Center for Cancer Nanotechnology Excellence
Focused on Therapy Response (CCNE-TR)

Fred Hutchinson Cancer Research Center Environment

The Fred Hutchinson Cancer Research Center, home of three Nobel Prize laureates, is an independent, nonprofit research institution dedicated to the development and advancement of biomedical research. The center receives more funding from the National Institutes of Health than any other independent U.S. research institute. This funding supports four scientific divisions that collaborate to form a unique environment for conducting basic and applied research.

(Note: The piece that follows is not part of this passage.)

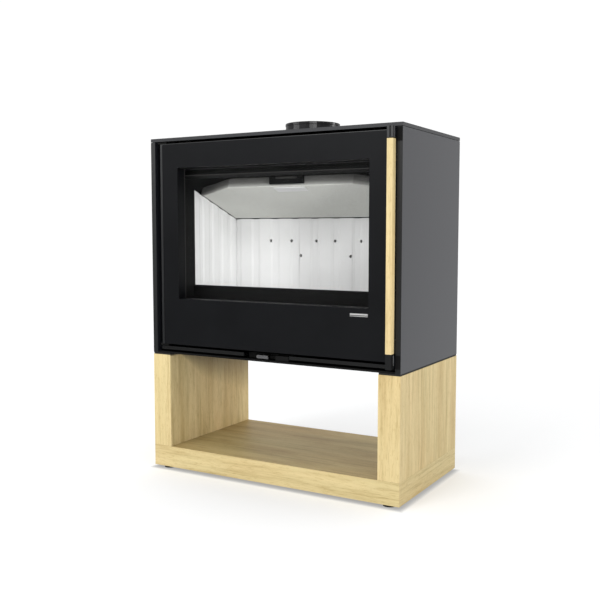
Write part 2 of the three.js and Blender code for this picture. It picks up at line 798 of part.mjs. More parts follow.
/** Door face folded back into an outer rim and, around the window, a deep reveal. */
function doorPanel() {
  const slab = casingBox([DOOR.left, DOOR.right], [0, DOOR.depth], [DOOR.bottom, DOOR.top]);
  const inside = grown(DOOR, -SHEET);
  const reveal = grown(WINDOW, SHEET);
  const hollow = uprightRing(inside, reveal, [DOOR_FACE, DOOR.depth + OVERSHOOT]);
  const rebate = casingBox(
    through([reveal.left, reveal.right]),
    [GLASS_FRONT - GASKET - GAP, DOOR.depth + OVERSHOOT],
    through([reveal.bottom, reveal.top]),
  );
  const window = casingBox(
    [WINDOW.left, WINDOW.right],
    through([0, DOOR.depth]),
    [WINDOW.bottom, WINDOW.top],
  );
  return cut(slab, [hollow, rebate, window]);
}

/** Upright bar on the hinge side with a rounded front, bored at both ends for the hinge pins. */
function hingeStile() {
  const nose = 4;
  const roundNose = [];
  const arcSteps = 5;
  for (let step = 0; step <= arcSteps; step += 1) {
    const angle = (Math.PI / 2) * (step / arcSteps);
    roundNose.push([STILE.left + nose - nose * Math.cos(angle), nose - nose * Math.sin(angle)]);
  }
  const outline = [...roundNose, [STILE.right, 0], [STILE.right, STILE.depth], [STILE.left, STILE.depth]];
  const bar = planExtrusion(
    outline.map(([x, depth]) => [x, alongDepth(depth)]),
    [atHeight(DOOR.bottom), atHeight(DOOR.top)],
  );
  const bore = (heights) =>
    postAt(HINGE.x, alongDepth(HINGE.depth), HINGE.boreRadius, heights.map(atHeight), 20);
  return cut(bar, [
    bore([DOOR.bottom - OVERSHOOT, DOOR.bottom + HINGE.reach]),
    bore([DOOR.top - HINGE.reach, DOOR.top + OVERSHOOT]),
  ]);
}

/** Frame across the back of the door that carries the rope seal and the glass retainer. */
function doorBackFrame() {
  const outer = grown(DOOR, -SHEET - 0.5);
  const inner = grown(WINDOW, GLASS_LAP + 2);
  return uprightRing(outer, inner, [GLASS_FRONT + 0.7, GLASS_FRONT + GLASS_THICKNESS + 0.7]);
}

function ropeSealRing() {
  const outer = { left: -348, right: 348, bottom: 101, top: 577 };
  const corner = 22;
  const width = 9;
  const roundedOutline = (rectangle, radius, path) => {
    const { left, right, bottom, top } = rectangle;
    path.moveTo(left + radius, bottom);
    path.lineTo(right - radius, bottom);
    path.absarc(right - radius, bottom + radius, radius, -Math.PI / 2, 0, false);
    path.lineTo(right, top - radius);
    path.absarc(right - radius, top - radius, radius, 0, Math.PI / 2, false);
    path.lineTo(left + radius, top);
    path.absarc(left + radius, top - radius, radius, Math.PI / 2, Math.PI, false);
    path.lineTo(left, bottom + radius);
    path.absarc(left + radius, bottom + radius, radius, Math.PI, Math.PI * 1.5, false);
    return path;
  };
  const shape = roundedOutline(outer, corner, new THREE.Shape());
  shape.holes.push(roundedOutline(grown(outer, -width), corner - width, new THREE.Path()));
  const depth = 9;
  const geometry = new THREE.ExtrudeGeometry(shape, { depth, bevelEnabled: false, curveSegments: 6 });
  return geometry.rotateX(Math.PI / 2).translate(0, alongDepth(FRAME_FRONT - GAP), CASING_BASE);
}

/** Bearing block on the door's right rim, bored for a journal of the handle. */
function handleBearing(heights) {
  const block = casingBox([DOOR.right + GAP, 371], [6, 22], heights);
  const boreHeights = through(heights).map(atHeight);
  const bore = postAt(SHAFT.x, alongDepth(SHAFT.depth), SHAFT.journal + 0.4, boreHeights, 20);
  return cut(block, [bore]);
}

const BEARINGS = { lower: [56, 68], upper: [572, 584] };

function addDoor() {
  addPiece('door_panel', doorPanel(), casingBlack());
  addPiece('door_hinge_stile', hingeStile(), casingBlack());
  addPiece('door_back_frame', doorBackFrame(), fireboxSteel());
  const glass = grown(WINDOW, GLASS_LAP);
  const glassPane = casingBox(
    [glass.left, glass.right],
    [GLASS_FRONT, GLASS_FRONT + GLASS_THICKNESS],
    [glass.bottom, glass.top],
  );
  addPiece('door_glass', glassPane, glassClear());
  const gasket = uprightRing(grown(WINDOW, 12), WINDOW, [GLASS_FRONT - GASKET, GLASS_FRONT - GAP]);
  addPiece('glass_gasket', gasket, ropeSeal());
  const retainerDepths = [GLASS_FRONT + GLASS_THICKNESS + 1, GLASS_FRONT + GLASS_THICKNESS + 3];
  const retainer = uprightRing(grown(WINDOW, 20), grown(WINDOW, 5), retainerDepths);
  addPiece('glass_retainer', retainer, fireboxSteel());
  addPiece('door_rope_seal', ropeSealRing(), ropeSeal());
  const badge = casingBox([257, 308], [-1.1, -GAP], [141.5, 149]);
  addPiece('blank_badge', badge, brightSteel());
  addPiece('handle_bearing_lower', handleBearing(BEARINGS.lower), fireboxSteel());
  addPiece('handle_bearing_upper', handleBearing(BEARINGS.upper), fireboxSteel());
}

function addHinges() {
  const bracket = (heights) => {
    const plate = casingBox([-376, -345], [3, FRAME_FRONT - GAP], heights);
    const holeHeights = through(heights).map(atHeight);
    const hole = postAt(HINGE.x, alongDepth(HINGE.depth), HINGE.pinRadius + GAP, holeHeights, 20);
    return cut(plate, [hole]);
  };
  const pin = (heights) =>
    postAt(HINGE.x, alongDepth(HINGE.depth), HINGE.pinRadius, heights.map(atHeight), 20);
  addPiece('hinge_bracket_lower', bracket([23, 27.8]), fireboxSteel());
  addPiece('hinge_bracket_upper', bracket([613.7, 618.5]), fireboxSteel());
  addPiece('hinge_pin_lower', pin([22, DOOR.bottom + HINGE.reach - 4]), brightSteel());
  addPiece('hinge_pin_upper', pin([DOOR.top - HINGE.reach + 4, 619.5]), brightSteel());
}

// ---------------------------------------------------------------- handle and latch
/** Extruded handle bar: a shaft with a web out to the flat plate that carries the grip. */
function handleBar() {
  const shaftY = alongDepth(SHAFT.depth);
  const webHeights = [BEARINGS.lower[1] + 4, BEARINGS.upper[0] - 4];
  const plate = casingBox([GRIP.left, GRIP.right], [GRIP.back + GAP, 3], [HANDLE_BOTTOM, HANDLE_TOP]);
  const web = casingBox([SHAFT.x - 1, SHAFT.x + 5.5], [2, SHAFT.depth], webHeights);
  const barrel = postAt(SHAFT.x, shaftY, SHAFT.radius, webHeights.map(atHeight), 24);
  const journals = postAt(
    SHAFT.x,
    shaftY,
    SHAFT.journal,
    [atHeight(BEARINGS.lower[0] - 4), atHeight(BEARINGS.upper[1] + 4)],
    24,
  );
  return join([plate, web, barrel, journals]);
}

/** Metal end of the handle; the upper one has an upright groove in its front and one in its right side. */
function handleEnd(heights, grooved) {
  const block = casingBox([GRIP.left, GRIP.right], [GRIP.front, GRIP.back], heights);
  if (!grooved) {
    return block;
  }
  const sink = 3;
  const frontGroove = casingBox(
    [GRIP.right - 6.8, GRIP.right - 2.4],
    [GRIP.front - OVERSHOOT, GRIP.front + sink],
    through(heights),
  );
  const sideGroove = casingBox(
    [GRIP.right - sink, GRIP.right + OVERSHOOT],
    [GRIP.front + 5, GRIP.front + 12],
    through(heights),
  );
  return cut(block, [frontGroove, sideGroove]);
}

const LATCH_HEIGHTS = [306, 330];

/** Steel arm on the shaft that reaches back beside the keeper when the handle is home. */
function latchHook() {
  const clampFront = SHAFT.depth + SHAFT.radius + GAP;
  const outline = [
    [361, clampFront],
    [368, clampFront],
    [368, 47.5],
    [358.5, 47.5],
    [358.5, 43],
    [361, 43],
  ];
  return planExtrusion(
    outline.map(([x, depth]) => [x, alongDepth(depth)]),
    LATCH_HEIGHTS.map(atHeight),
  );
}

/** Keeper screwed to the firebox frame, with a lip that faces the latch. */
function latchKeeper() {
  const outline = [
    [348.5, FRAME_FRONT - GAP],
    [357.5, FRAME_FRONT - GAP],
    [357.5, 40.5],
    [355.2, 40.5],
    [355.2, 47],
    [348.5, 47],
  ];
  const heights = [LATCH_HEIGHTS[0] - 4, LATCH_HEIGHTS[1] + 4];
  return planExtrusion(
    outline.map(([x, depth]) => [x, alongDepth(depth)]),
    heights.map(atHeight),
  );
}

function addHandle() {
  addPiece('handle_bar', handleBar(), casingBlack());
  const grip = casingBox([GRIP.left, GRIP.right], [GRIP.front, GRIP.back], [GRIP_BOTTOM, GRIP_TOP]);
  addPiece('handle_grip', grip, oak());
  addPiece('handle_end_lower', handleEnd([HANDLE_BOTTOM, GRIP_BOTTOM - GAP], false), casingBlack());
  addPiece('handle_end_upper', handleEnd([GRIP_TOP + GAP, HANDLE_TOP], true), casingBlack());
  addPiece('latch_hook', latchHook(), brightSteel());
  addPiece('latch_keeper', latchKeeper(), brightSteel());
}

addBench();
addCasing();
addFirebox();
addAirSupply();
addHinges();
addDoor();
addHandle();

export default group;
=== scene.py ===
"""Wood burning stove: finishes, fine parts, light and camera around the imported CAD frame."""

import math

import bmesh
import bpy
from mathutils import Matrix, Vector


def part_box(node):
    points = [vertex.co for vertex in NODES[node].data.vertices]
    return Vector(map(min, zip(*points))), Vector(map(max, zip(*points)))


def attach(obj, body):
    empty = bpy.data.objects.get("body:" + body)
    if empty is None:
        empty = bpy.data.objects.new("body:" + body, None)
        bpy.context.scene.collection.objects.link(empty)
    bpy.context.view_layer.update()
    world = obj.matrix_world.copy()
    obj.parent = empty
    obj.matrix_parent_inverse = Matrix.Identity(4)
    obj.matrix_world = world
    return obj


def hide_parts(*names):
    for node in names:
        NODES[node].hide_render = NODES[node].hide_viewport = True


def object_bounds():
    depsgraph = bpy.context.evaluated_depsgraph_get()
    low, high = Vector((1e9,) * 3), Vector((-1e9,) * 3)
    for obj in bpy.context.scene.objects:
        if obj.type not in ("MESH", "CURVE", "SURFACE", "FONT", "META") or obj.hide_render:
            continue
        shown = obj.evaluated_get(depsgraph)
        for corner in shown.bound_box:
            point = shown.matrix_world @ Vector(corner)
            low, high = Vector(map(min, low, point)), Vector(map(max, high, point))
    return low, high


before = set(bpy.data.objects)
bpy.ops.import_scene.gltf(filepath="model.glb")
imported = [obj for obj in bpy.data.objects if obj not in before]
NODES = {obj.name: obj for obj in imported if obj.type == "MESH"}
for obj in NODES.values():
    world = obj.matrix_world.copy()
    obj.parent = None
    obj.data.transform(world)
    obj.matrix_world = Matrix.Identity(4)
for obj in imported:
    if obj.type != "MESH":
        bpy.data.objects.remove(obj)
CAD_LOW, CAD_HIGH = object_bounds()

MM = 0.001


# ---------------------------------------------------------------- camera, floor and light
CAMERA_PLACE = (1.2236, -2.1334, 0.7126)
CAMERA_DOWN = 4.737  # degrees below level
CAMERA_TURN = 30.113  # degrees to the left of straight ahead


def add_camera():
    """A 50 mm lens a little below the top of the stove, to the right of the door."""
    lens = bpy.data.cameras.new("camera")
    lens.lens = 50
    lens.sensor_width = 36
    lens.clip_start = 0.05
    lens.clip_end = 100
    camera = bpy.data.objects.new("camera", lens)
    camera.location = CAMERA_PLACE
    camera.rotation_euler = (math.radians(90 - CAMERA_DOWN), 0, math.radians(CAMERA_TURN))
    bpy.context.scene.collection.objects.link(camera)
    bpy.context.scene.camera = camera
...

The center enjoys productive academic and industry collaborations that enhance Fred Hutchinson's ability to achieve advances in cancer research and treatment.

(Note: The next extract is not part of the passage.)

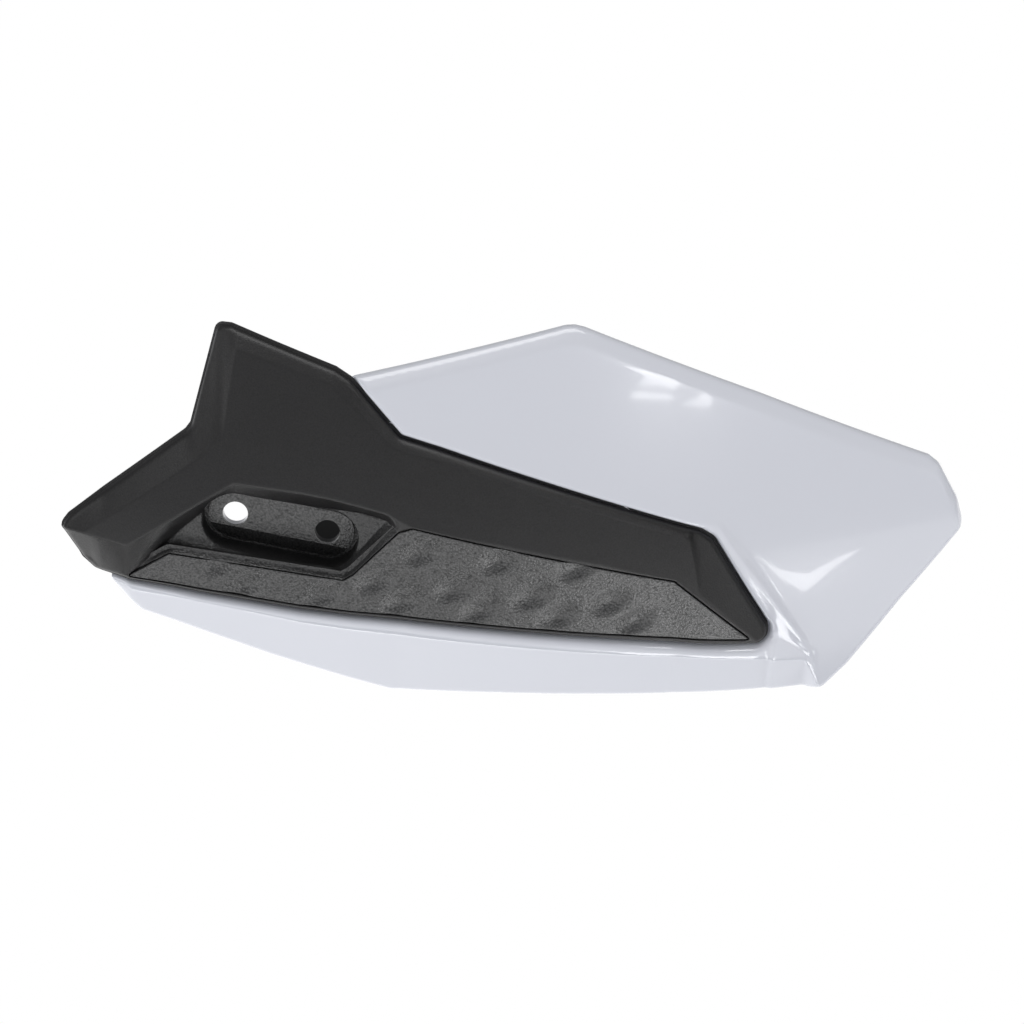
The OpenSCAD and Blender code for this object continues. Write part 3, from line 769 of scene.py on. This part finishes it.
for name, node in frame["nodes"].items():
    if name in ("front_cover", "textured_panel", "wind_shield"):
        continue
    look = GRAINED if name == "mount_carrier" else STEEL if name == "mount_sleeve_inboard" else SCREW
    # Painted shade: the outboard sleeve is made near-black so its hole looks dark inside.
    look = SLEEVE_PAINTED_SHADE if name == "mount_sleeve_outboard" else look
    node.data.materials.clear()
    node.data.materials.append(look)
    if name == "mount_carrier":
        # Only the boss is grained: the plate and the gusset behind it are plain.
        node.data.materials.append(INNER)
        for face in node.data.polygons:
            if face.center.y > (PLATE + 0.1) * MM:
                face.material_index = 1
    edge = node.modifiers.new("soft_edges", "BEVEL")
    edge.width = 0.0004 if name == "mount_carrier" else 0.0002
    edge.segments = 2
    edge.limit_method = "ANGLE"
    edge.angle_limit = math.radians(40)
    edge.harden_normals = False

# ---------------------------------------------------------------- studio
scene = bpy.context.scene
scene.render.engine = "CYCLES"
scene.render.resolution_x = scene.render.resolution_y = 1024
scene.cycles.samples = 192
scene.cycles.use_denoising = True
scene.view_settings.view_transform = "Standard"
scene.view_settings.look = "None"

world = bpy.data.worlds.new("studio")
scene.world = world
world.use_nodes = True
w = world.node_tree
w.nodes.clear()
w_out = w.nodes.new("ShaderNodeOutputWorld")
path = w.nodes.new("ShaderNodeLightPath")
coord = w.nodes.new("ShaderNodeTexCoord")
split = w.nodes.new("ShaderNodeSeparateXYZ")
w.links.new(coord.outputs["Generated"], split.inputs[0])
# The room is bright at the horizon, dark overhead and dimmer at the sides, most of all at the outboard one.
height = math_node(w, "MAXIMUM", split.outputs["Z"], 0.0)
fall = math_node(w, "POWER", math_node(w, "SUBTRACT", 1.0, height), 3.0)
level = math_node(w, "MULTIPLY_ADD", fall, 0.66, 0.22)
front = math_node(w, "MULTIPLY_ADD", math_node(w, "POWER", split.outputs["Y"], 2.0), 0.28, 0.65)
front = math_node(w, "MULTIPLY_ADD", math_node(w, "MAXIMUM", split.outputs["X"], 0.0), -0.75, front)
level = math_node(w, "MULTIPLY", level, front)
room = w.nodes.new("ShaderNodeBackground")
w.links.new(level, room.inputs["Strength"])
room.inputs["Color"].default_value = (0.97, 0.98, 1.0, 1)
blank = w.nodes.new("ShaderNodeBackground")
blank.inputs["Color"].default_value = (1, 1, 1, 1)
blank.inputs["Strength"].default_value = 1.0
choose = w.nodes.new("ShaderNodeMixShader")
w.links.new(path.outputs["Is Camera Ray"], choose.inputs[0])
w.links.new(room.outputs[0], choose.inputs[1])
w.links.new(blank.outputs[0], choose.inputs[2])
w.links.new(choose.outputs[0], w_out.inputs["Surface"])


def card(name, place, aim, width, height, power):
    """A soft box at place, in metres, facing aim."""
    light = bpy.data.lights.new(name, "AREA")
    light.shape = "RECTANGLE"
    light.size, light.size_y = width, height
    light.energy = power
    obj = bpy.data.objects.new(name, light)
    obj.location = place
    obj.rotation_euler = (Vector(aim) - Vector(place)).to_track_quat("-Z", "Y").to_euler()
    scene.collection.objects.link(obj)
    return obj


middle = (0.085, 0, 0)
card("top_box", (0.2, -0.35, 1.25), middle, 1.1, 0.6, 7.0)
card("left_box", (-1.2, -0.6, 0.1), middle, 0.7, 0.5, 1.7)
card("upper_left_box", (-0.56, -0.51, 0.90), middle, 0.4, 0.4, 1.0)
right_box = card("right_box", (1.5, -0.25, 0.3), middle, 0.5, 0.5, 5.0)
right_box.visible_glossy = False

ELEVATION = math.radians(20)
EYE = Vector((0.08175, 0.0012, 0.0018)) + 1.215 * Vector((0, -math.cos(ELEVATION), math.sin(ELEVATION)))


def mirror_card(name, outline, strength, reach):
    """A light whose mirror image in the wind shield fills an outline given in x and z."""
    verts = []
    for x, z in outline:
        slope_x = float(shield_front(x + 1, z) - shield_front(x - 1, z)) / 2
        slope_z = float(shield_front(x, z + 1) - shield_front(x, z - 1)) / 2
        point = Vector((x, float(shield_front(x, z)), z)) * MM
        normal = Vector((slope_x, -1, slope_z)).normalized()
        verts.append(point + reach * (point - EYE).normalized().reflect(normal))
    mesh = bpy.data.meshes.new(name)
    mesh.from_pydata(verts, [], [tuple(range(len(verts)))])
    glow = bpy.data.materials.new(name)
    glow.use_nodes = True
    glow.node_tree.nodes.remove(glow.node_tree.nodes["Principled BSDF"])
    lamp = glow.node_tree.nodes.new("ShaderNodeEmission")
    lamp.inputs["Strength"].default_value = strength
    glow.node_tree.links.new(lamp.outputs[0], glow.node_tree.nodes["Material Output"].inputs["Surface"])
    mesh.materials.append(glow)
    obj = bpy.data.objects.new(name, mesh)
    scene.collection.objects.link(obj)
    obj.visible_camera = obj.visible_diffuse = False


# The studio's windows and the bent streak beyond the ridge, as the wind shield mirrors them.
mirror_card("streak", [(168.7, -13.3), (178.4, -20.2), (188.2, -22.7), (198.9, -18.2), (207.7, -16.2),
                       (197.6, -21.7), (188.3, -28.5), (186.4, -29.0), (178.1, -23.2)], 6.5, 1.1)
mirror_card("window_a", [(122.3, 54.6), (129.6, 52.9), (137.7, 50.0), (139.2, 46.0), (132.4, 47.9),
                         (125.3, 48.4), (128.7, 50.7)], 7.0, 1.3)
mirror_card("window_b", [(124.6, 46.4), (137.7, 44.7), (139.2, 42.8), (123.5, 44.0)], 8.0, 1.3)
mirror_card("window_c", [(140.9, 40.9), (147.5, 42.5), (149.4, 44.5), (152.0, 39.0)], 7.0, 1.3)
mirror_card("ridge_strip", [(161.0, -17.0), (166.8, -22.4), (176.7, -35.6), (186.2, -49.0), (177.3, -45.1),
                            (175.7, -42.0), (168.9, -31.6)], 5.5, 0.34)

floor_mesh = bpy.data.meshes.new("studio_floor")
floor_mesh.from_pydata([(-4, -4, -0.30), (4, -4, -0.30), (4, 4, -0.30), (-4, 4, -0.30)], [], [(0, 1, 2, 3)])
floor = bpy.data.objects.new("studio_floor", floor_mesh)
scene.collection.objects.link(floor)
fm = bpy.data.materials.new("floor_white")
fm.use_nodes = True
ft = fm.node_tree
ft.nodes.remove(ft.nodes["Principled BSDF"])
bounce = ft.nodes.new("ShaderNodeEmission")
bounce.inputs["Color"].default_value = (0.97, 0.98, 1.0, 1)
bounce.inputs["Strength"].default_value = 0.93
# What the mouldings mirror of the floor: a bright line close in front, a dark stretch, then pale again.
place = ft.nodes.new("ShaderNodeNewGeometry")
parts = ft.nodes.new("ShaderNodeSeparateXYZ")
ft.links.new(place.outputs["Position"], parts.inputs[0])
along_y = ft.nodes.new("ShaderNodeMapRange")
along_y.inputs["From Min"].default_value = 0.0
along_y.inputs["From Max"].default_value = -1.0
ft.links.new(parts.outputs["Y"], along_y.inputs["Value"])
ramp = ft.nodes.new("ShaderNodeValToRGB")
stops = [(0.0, 0.34), (0.072, 0.34), (0.082, 1.2), (0.10, 1.2), (0.112, 0.02), (0.27, 0.02),
         (0.38, 0.42), (1.0, 0.36)]
for k, (where, value) in enumerate(stops):
    stop = ramp.color_ramp.elements[k] if k < 2 else ramp.color_ramp.elements.new(where)
    stop.position = where
    stop.color = (value, value, value, 1)
ft.links.new(along_y.outputs["Result"], ramp.inputs["Fac"])
along_x = ft.nodes.new("ShaderNodeMapRange")
for label, value in (("From Min", 0.0), ("From Max", 0.35), ("To Min", 4.2), ("To Max", 2.5)):
    along_x.inputs[label].default_value = value
ft.links.new(parts.outputs["X"], along_x.inputs["Value"])
mirror = ft.nodes.new("ShaderNodeEmission")
ft.links.new(math_node(ft, "MULTIPLY", ramp.outputs["Color"], along_x.outputs["Result"]),
             mirror.inputs["Strength"])
glow = ft.nodes.new("ShaderNodeEmission")
glow.inputs["Strength"].default_value = 1.0
fpath = ft.nodes.new("ShaderNodeLightPath")
fmix = ft.nodes.new("ShaderNodeMixShader")
ft.links.new(fpath.outputs["Is Camera Ray"], fmix.inputs[0])
shiny = ft.nodes.new("ShaderNodeMixShader")
ft.links.new(fpath.outputs["Is Glossy Ray"], shiny.inputs[0])
ft.links.new(bounce.outputs[0], shiny.inputs[1])
ft.links.new(mirror.outputs[0], shiny.inputs[2])
ft.links.new(shiny.outputs[0], fmix.inputs[1])
ft.links.new(glow.outputs[0], fmix.inputs[2])
ft.links.new(fmix.outputs[0], ft.nodes["Material Output"].inputs["Surface"])
floor_mesh.materials.append(fm)

camera = bpy.data.cameras.new("photo_camera")
camera.lens = 120
camera.sensor_width = 36
camera.clip_end = 20
cam = bpy.data.objects.new("photo_camera", camera)
cam.location = EYE
cam.rotation_euler = (math.radians(70), 0, 0)
scene.collection.objects.link(cam)
scene.camera = cam

bpy.context.view_layer.update()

Fred Hutchinson's clinical and research partners, University of Washington Medicine and Children's Hospital and Regional Medical, together form one of 40 National Cancer Institute-designated comprehensive cancer-research centers.

In 1998, Fred Hutchinson joined UW Medicine and Children's Hospital and Regional Medical Center in forming the Seattle Cancer Care Alliance, one of the most preeminent cancer hospitals in the United States. The Alliance provides clinical care to patients being treated by physicians from the three partner organizations. Fred Hutchinson and the Alliance are members of the National Comprehensive Cancer Network. Key efforts in proteomics are underway at the Fred Hutchinson and will be leveraged in this CCNE-TR. Several different members of our CCNE-TR consortium are affiliated with Fred Hutchinson (e.g., Drs. Hanash and Hartwell).

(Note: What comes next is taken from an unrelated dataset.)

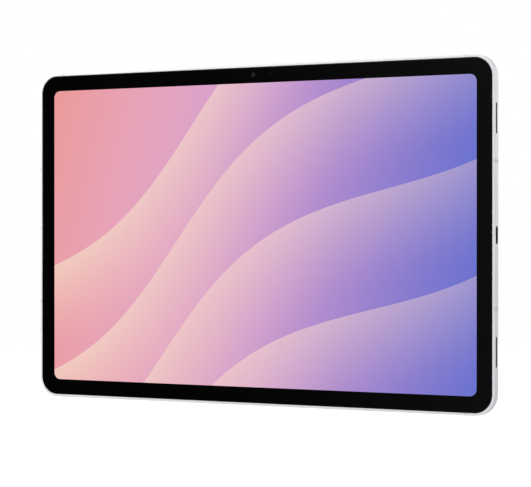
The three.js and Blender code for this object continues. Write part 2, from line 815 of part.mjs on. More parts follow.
for (const [side, sign] of [['left', -1], ['right', 1]]) {
  const centreX = sign * (CELL_WIDTH / 2 + HALF_CELL_GAP);
  add(`battery_cell_${side}`, batteryCell(), foil, [centreX, CELL_BACK, CELL_CENTRE_Z]);
}

// Protection board at the cells' top, with the lead that runs to the main board.
function batteryBoard() {
  const board = block([-22, 22], [-3.4, -1], [53.5, 57.5]);
  const lead = block([-92, -21.9], [-2.95, -2.83], [54, 57]);
  return join(board, lead);
}

add('battery_board', batteryBoard(), boardLaminate);

// ---------- boards ----------

const MAIN_BOARD_SCREWS = 4;
const FLEX_Z = -25;
const FLEX_WIDTH = 10;
const FLEX_SOCKET_Z = [FLEX_Z - 6, FLEX_Z + 6];
const BOARD_END_X = 123.5;

function screwHoles(places) {
  return places.map(([x, z]) => rodY(SCREW_HOLE, -4, 0, SMALL_ROUND_SIDES).translate(x, 0, z));
}

function laminate(x, z) {
  return block(x, [BOARD_FRONT, BOARD_BACK], z);
}

// A component that stands a given height on the front of a board.
function component(x, height, z) {
  return block(x, [BOARD_FRONT - height, BOARD_FRONT + 0.1], z);
}

function mainBoard() {
  const displaySocket = component([-118.5, -113], BOARD_FRONT - CONNECTOR_FRONT, [-12.5, 12.5]);
  const flexSocket = component([-93, -89.5], BOARD_FRONT - CONNECTOR_FRONT, FLEX_SOCKET_Z);
  const processor = component([-108, -96], 0.8, [-6, 10]);
  const memory = component([-121.5, -116], 0.9, [18, 30]);
  const radio = component([-99.5, -92], 1, [44, 51]);
  const board = join(
    laminate([-BOARD_END_X, -88], [-40, 40]),
    laminate([-102, -88], [39, 76]),
    displaySocket,
    flexSocket,
    processor,
    memory,
    radio,
  );
  return cut(board, screwHoles(SCREWS.slice(0, MAIN_BOARD_SCREWS)));
}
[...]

A Fred Hutchinson/University of Washington Cancer Consortium was formed in 2002 to further enhance and accelerate the cancer research of Fred Hutchinson, University of Washington and Children's Hospital and Regional Medical Center. While all three institutions remain independent, the Consortium combines their strengths. The mission of Fred Hutchinson Cancer Research Center is the elimination of cancer as a cause of human suffering and death.